Stored data:
════════════════════
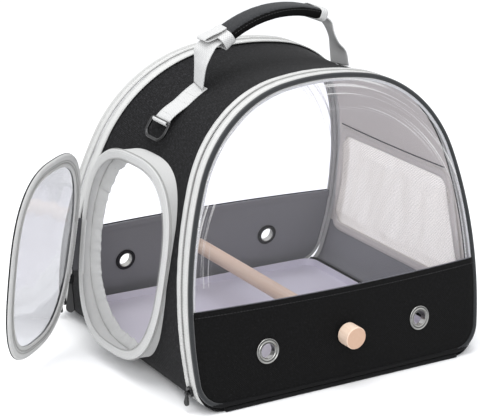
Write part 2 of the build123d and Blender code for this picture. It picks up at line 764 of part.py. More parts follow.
nodes = {
    "gusset_shell": gusset_shell,
    "base_panel": base_panel,
    "cabin_lining": cabin_lining,
    "base_piping": Compound(children=[base_welt(-1), base_welt(1)]),
    "base_board": base_board,
    "front_piping": piping,
    "front_hoop": hoop,
    "front_cover": front_cover,
    "front_board": front_board,
    "front_window": front_window,
    "rear_piping": to_rear(piping),
    "rear_hoop": to_rear(hoop),
    "rear_cover": rear_cover,
    "rear_board": rear_board,
    "rear_window": rear_window,
    "front_zip_panel_tape": front_zip[0],
    "front_zip_panel_coil": front_zip[1],
    "front_zip_body_coil": front_zip[2],
    "front_zip_body_tape": front_zip[3],
    "rear_zip_panel_tape": rear_zip[0],
    "rear_zip_panel_coil": rear_zip[1],
    "rear_zip_body_coil": rear_zip[2],
    "rear_zip_body_tape": rear_zip[3],
    "front_eyelets": pair(eyelet(-1, window_line)),
    "front_eyelet_washers": pair(eyelet_washer(-1, window_line)),
    "rear_eyelets": to_rear(pair(eyelet(-1, rear_window_line))),
    "rear_eyelet_washers": to_rear(pair(eyelet_washer(-1, rear_window_line))),
    "perch_dowel": perch_dowel,
    "perch_insert": perch_insert,
    "perch_washer": perch_washer,
    "perch_knob": perch_knob,
    "perch_screw": perch_screw,
    "door_collar": door_collar,
    "door_rim_tape": door_rim,
    "door_rim_coil": zipped(door_rim_coil),
    "door_flap_coil": opened(zipped(door_flap_coil)),
    "door_flap_tape": opened(door_flap_tape),
    "door_window": opened(door_window),
    "door_flap_cover": opened(door_flap_cover),
    "door_hinge_strip": opened(hinge_strip),
    "door_hinge_tab": hinge_tab,
    "front_zip_sliders": pair(front_slider),
    "front_left_pull": front_pull,
    "front_right_pull": to_right(front_pull),
    "rear_zip_sliders": pair(rear_slider),
    "rear_left_pull": rear_pull,
    "rear_right_pull": to_right(rear_pull),
    "door_zip_slider": opened(door_slider),
    "door_pull": opened(door_pull),
    "mesh_window": mesh_window,
    "mesh_binding": mesh_binding,
    "tray": tray,
    "left_webbing_tab": webbing_tab(),
    "left_dring": dring(),
    "right_webbing_tab": to_right(webbing_tab()),
    "right_dring": to_right(dring()),
    "handle_strap": handle_strap,
    "handle_grip": handle_grip,
}
os.makedirs("parts", exist_ok=True)
for node_name, node in nodes.items():
    write(node_name, node)
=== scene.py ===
"""Visual model of a soft-sided bird travel carrier: cloth, clear sheet, zippers, wood and metal."""
import logging
import math
from dataclasses import dataclass, field
from enum import Enum

import bmesh
import bpy
import numpy as np
from bpy.types import Material, Mesh, Node, NodeSocket, NodeTree, Object
from mathutils import Matrix, Vector, noise


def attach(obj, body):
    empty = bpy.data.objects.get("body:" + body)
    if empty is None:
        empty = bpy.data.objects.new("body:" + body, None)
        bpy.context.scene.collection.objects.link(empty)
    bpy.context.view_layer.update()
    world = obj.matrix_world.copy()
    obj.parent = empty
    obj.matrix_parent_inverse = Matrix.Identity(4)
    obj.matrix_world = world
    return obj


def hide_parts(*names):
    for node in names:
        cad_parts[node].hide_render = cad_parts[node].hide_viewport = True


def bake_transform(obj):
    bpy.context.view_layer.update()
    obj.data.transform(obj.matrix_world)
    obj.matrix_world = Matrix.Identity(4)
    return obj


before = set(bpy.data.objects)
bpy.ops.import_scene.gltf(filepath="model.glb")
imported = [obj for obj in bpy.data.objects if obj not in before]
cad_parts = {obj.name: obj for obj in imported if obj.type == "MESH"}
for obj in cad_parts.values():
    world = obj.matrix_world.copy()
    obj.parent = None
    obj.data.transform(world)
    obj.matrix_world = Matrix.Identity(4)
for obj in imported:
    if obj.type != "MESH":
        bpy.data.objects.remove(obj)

log = logging.getLogger("bird_carrier")
Array = np.ndarray
Rows = list[tuple[Array, Array, bool]]  # paths, their up directions, and whether each is closed
MM = 0.001  # the shapes are worked out in millimetres and made in metres
UV_NAME = "cloth"
HEIGHT = 300.0  # top of the arch
FOOT_LINE = -149.0  # foremost line of the front panel at the table
LEAN = 62.0  # how far an end panel leans in over that height
PANEL_LIFT = 5.6  # height of the end panels' lower edge
ZIP_FOOT = 9.6  # height at which the arch zippers start
EYELET = (92.0, 51.0)  # x and z of a panel's eyelets


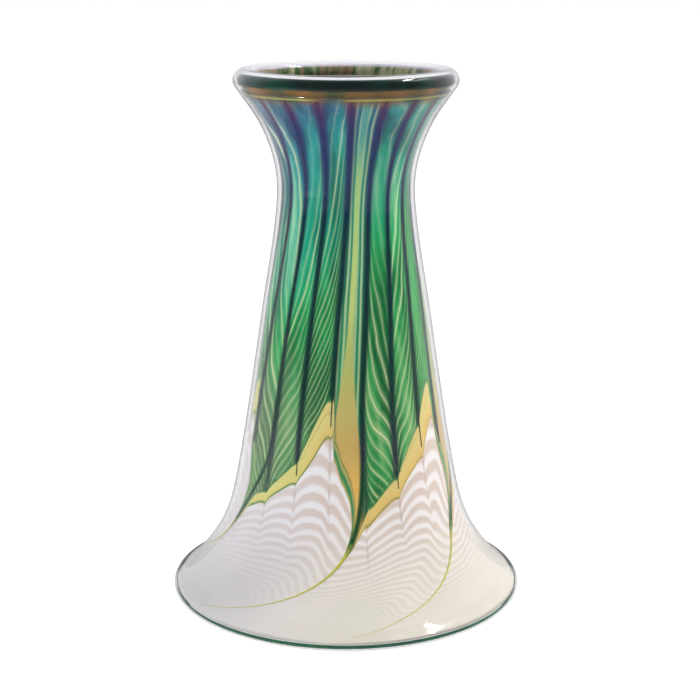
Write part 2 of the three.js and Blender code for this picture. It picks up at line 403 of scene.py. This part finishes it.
════════════════════
Exercise: Only lines with the word "True" are wanted, so copy each one from the records.

Solution:
os.makedirs("parts", exist_ok=True)
        cad_parts[node].hide_render = cad_parts[node].hide_viewport = True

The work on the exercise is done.